Actually, in 2014, US+AA boarded just over 90% of the passengers at CLT, but that does not equate to a "market share" or 88% or 90%.

In 2014, US+AA had a 64% market share of the local market - the O&D passengers. Still impressive, but not a 90% or 88% market share.

Thing is, he mentions O&D but does not address CLT's somewhat small O&D numbers. Compounding his error, he uses his "88% market share" fallacy as another factor that argues in favor of keeping the CLT hub at or near its present size. The number that will influence decisions about CLT is the 65% share of the local market and the fact that on average, only 15% of the passengers that US boards at CLT are O&D, and 85% of the passengers that US boards at CLT are connecting. That's a very high connecting percentage.

Meanwhile, the other airlines, including DL, UA, WN, B6, LH and the rest are carrying almost exclusively O&D, as that group has attracted 36% of the CLT O&D. Delta alone has 19% of the market share (O&D) at CLT.

PHX is a huge O&D market and AA should be able to maintain a large presence there, despite the huge presence by WN. Plus, every other airline also flies to PHX, so DL and UA soak up some of the O&D. PHL? Fairly large O&D market except for NYC and WAS (due to Amtrak) and decent connectivity up and down the east coast. Not enough O&D to sustain TLV, and perhaps some other European destinations end once the three-year promises expire.
 
autofixer said:
Let's close CLT, PHX and PHL and negate the reason for the merger!   
I dont know how those senior PHL people would take to the DFW humidity
 
I'm still not convinced that PHX is toast.

What AA probably should do is *not* lean too heavily on DFW.

DFW's bag performance habitually sucks from the large real estate footprint, and when storms hit, AA's DOT standings wind up in the toilet for the entire month. I'd look at more of a parallel network for fail-over possibilities.
 
the article is poorly written and says nothing that anyone didn't see years before the merger was even announced.

The only certainty is that AA will rationalize its network. it has way too many hubs competing for way too much connecting traffic.

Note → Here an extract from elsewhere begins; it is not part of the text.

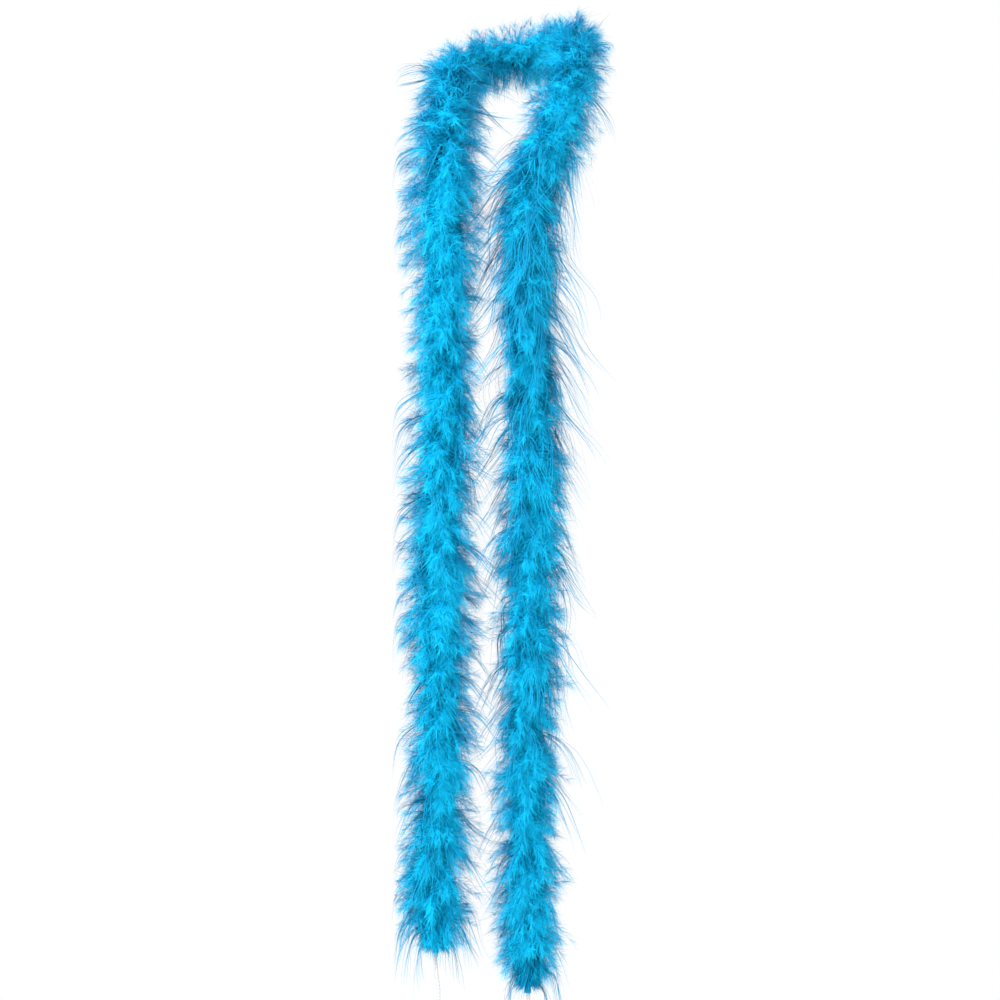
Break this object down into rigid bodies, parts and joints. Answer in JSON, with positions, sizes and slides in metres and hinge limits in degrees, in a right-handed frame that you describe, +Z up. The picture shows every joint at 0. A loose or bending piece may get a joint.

Given that AA's RASM trails the industry and it is facing growing competition in its most important markets, it has to do something to push its revenue performance back in line with the industry or its stock value will continue to fall.

Not that long ago, AA was at parity with DL in stock value. Now, DAL market cap is $10B higher. given that all carriers are paying roughly the same for fuel, the difference is all revenue and balance sheet related.

AA has to address its revenue problem and that starts with attacking the revenue problems with its network. The latest round of route cuts won't be the last.

how that takes place remains to be seen.